Updates: Crime maps, revolting Congress and conspiracy theories

August 5, 2008
By Billy Dennis

I thought I’d publish a post (longer than I intended, actually) catching up on issues raised in recent posts:

* Seth Ben-Ezra has been maintaining a Google map listing the locations of violent crime and murder in Peoria. Keep up the good work. It’s citizen journalism in action. Many will disagree with his numbers and his definition or murder.

* At Peoria.com, there’s some a feeling of victory, somewhat, over District 150 scaling back its early closure to just a handful of days every year. I attended Monday’s meeting, and they passed the new calender with board members Jim Stowell and Rachel Parker voting in opposition.

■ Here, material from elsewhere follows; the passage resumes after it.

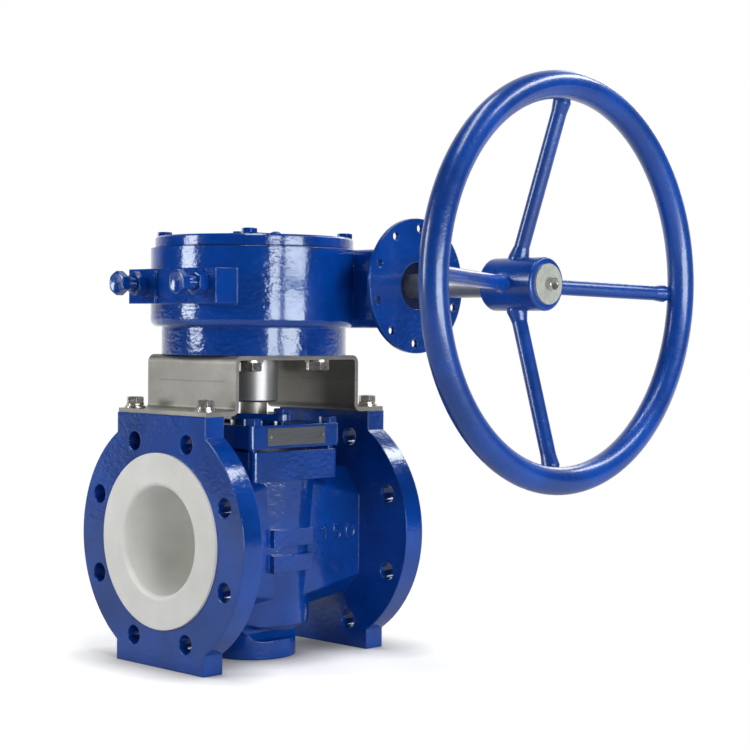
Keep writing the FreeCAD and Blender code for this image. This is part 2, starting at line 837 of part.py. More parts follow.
def gland_follower():
    """Oval plate with a sleeve that presses on the packing."""
    body = new_body("gland_blank")
    flare = "(gland_radius - gland_end_radius) / gland_reach"
    corners = []
    for i, j in CORNERS:
        near = ("%d * gland_radius * sqrt(1 - (%s) ^ 2)" % (i, flare), "%d * gland_radius * %s" % (j, flare))
        far = ("%d * gland_end_radius * sqrt(1 - (%s) ^ 2)" % (i, flare),
               "%d * (gland_reach + gland_end_radius * %s)" % (j, flare))
        corners += [near, far] if i * j > 0 else [far, near]
    web = polygon(body, "gland_outline", "XY_Plane", corners, "gland_bottom")
    pad(body, "gland_web", web, "gland_thickness")
    middle = circles(body, "gland_middle_outline", "XY_Plane", [("0", "0")], "gland_radius", "gland_bottom")
    pad(body, "gland_middle", middle, "gland_thickness")
    ends = circles(body, "gland_ends_outline", "XY_Plane", [("0", "gland_reach"), ("0", "-gland_reach")],
                   "gland_end_radius", "gland_bottom")
    pad(body, "gland_ends", ends, "gland_thickness")
    sleeve_start = "stuffing_floor + packing_height"
    sleeve = circles(body, "gland_sleeve_outline", "XY_Plane", [("0", "0")], "stuffing_radius - thread_fit",
                     sleeve_start)
    pad(body, "gland_sleeve", sleeve, "stuffing_depth - packing_height + gland_gap")
    stem_hole = cylinder("gland_stem_hole", "stem_radius + stem_gap", "4 * gland_thickness",
                         ("0", "0", sleeve_start))
    tools = [stem_hole] + holes("gland_hole", "b", "gland_thickness", lowered(GLAND_BOLTS, "gland_thickness"))
    return cut("gland_follower", body, tools)


def nameplate():
    rivets = []
    for side in (-1, 1):
        rivets.append(cylinder("rivet_%d" % (side + 2), "rivet_radius", "3 * plate_thickness",
                               ("%d * (plate_length / 2 - rivet_inset)" % side, "-bonnet_width / 2",
                                "bonnet_middle"), TO_WHEEL))
    plate = block("plate_blank", "plate_length", "plate_thickness", "plate_height",
                  ("-plate_length / 2", "-bonnet_width / 2 - plate_thickness",
                   "bonnet_middle - plate_height / 2"))
    cut("nameplate", plate, rivets)
    group("nameplate_rivets", rivets)


# Bracket

def bracket():
    """A bent plate: two feet, two legs and the table for the gearbox."""
    right = [("bracket_end", "flange_top"), ("bracket_end", "bracket_foot"), ("leg_face", "bracket_foot"),
             ("leg_face", "bracket_top")]
    left = [("-" + x, z) for x, z in reversed(right)]
    table = "bracket_top - bracket_plate"
    under = [("-leg_inside", "flange_top"), ("-leg_inside", table), ("leg_inside", table),
             ("leg_inside", "flange_top")]
    body = new_body("bracket_blank")
    sketch = polygon(body, "bracket_profile", "XZ_Plane", right + left + under)
    pad(body, "bracket_sheet", sketch, "pad_width", both=True)
    round_corners(body, "outer_bends", "bend_radius", sketch, (3, 4, 8, 11))
    round_corners(body, "inner_bends", "bend_radius - bracket_plate", sketch, (2, 5, 9, 10))
    tools = [cylinder("bracket_middle_hole", "bracket_hole / 2", "2 * bracket_plate",
                      ("0", "0", "bracket_top - 2 * bracket_plate"))]
    tools += holes("foot_hole", "c", "bracket_plate", lowered(FOOT_BOLTS, "bracket_plate"), gap="hole_gap")
    tools += holes("gearbox_hole", "d", "bracket_plate", GEARBOX_BOLTS, gap="hole_gap")
    return cut("bracket", body, tools)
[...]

* I’ve been griping on Twitter about the effort to shame ABC news reporters into revealing the sources who told them that the 2001 Anthrax attacks bore signs of a link to Iraq. Of course, the feds are now saying that a civilian scientist made the Anthrax and was responsible for mailing it out to various locations, making him a murderer. The guy killed himself before he could be indicted. If the feds are right this time, then ABC’s sources were wrong or lying. Joining the chorus of those demanding a pound of flesh from ABC is Jay Rosen, author of the Pressthink blog. He says this:

It now appears that the attacks were of domestic origin and the anthrax came from within U.S. government facilities. This leads us to ask you: who were the “four well-placed and separate sources” who falsely told ABC News that tests conducted at Fort Detrick showed bentonite in the anthrax sent to Sen. Tom Daschle, causing ABC News to connect the attacks to Iraq in multiple reports over a five day period in October, 2001?

Dan Gillmor of the Guardian is even more breathless in his ctiticism.

To which I say: These guys are assuming that the most recent theory of the case — which will not go to court because of the suspect’s suicide — MUST be accurate. I would never assume that something is true just because a federal prosecutor said it was. There are others who have been accused but never charged or convicted by the feds. We would be handing out a lot of power over the press to prosecutors if the media starts outing confidential sources whenever  someone from the Department of Justice says something to contradict them.

* Slate’s Micky Kaus says the mainstream media is like Daily Kos in that it wants to ignore the Sen.-John-Edwards-cheated-on-his-cancer-patient-wife-and-fathered-a-baby scandal as long as possible.

* The conservative Illinois Review is following the role Illinois’s representatives are playing in the GOP’s energy policy protests on the floor. Ray LaHood (R-18th District) gets no mention at all.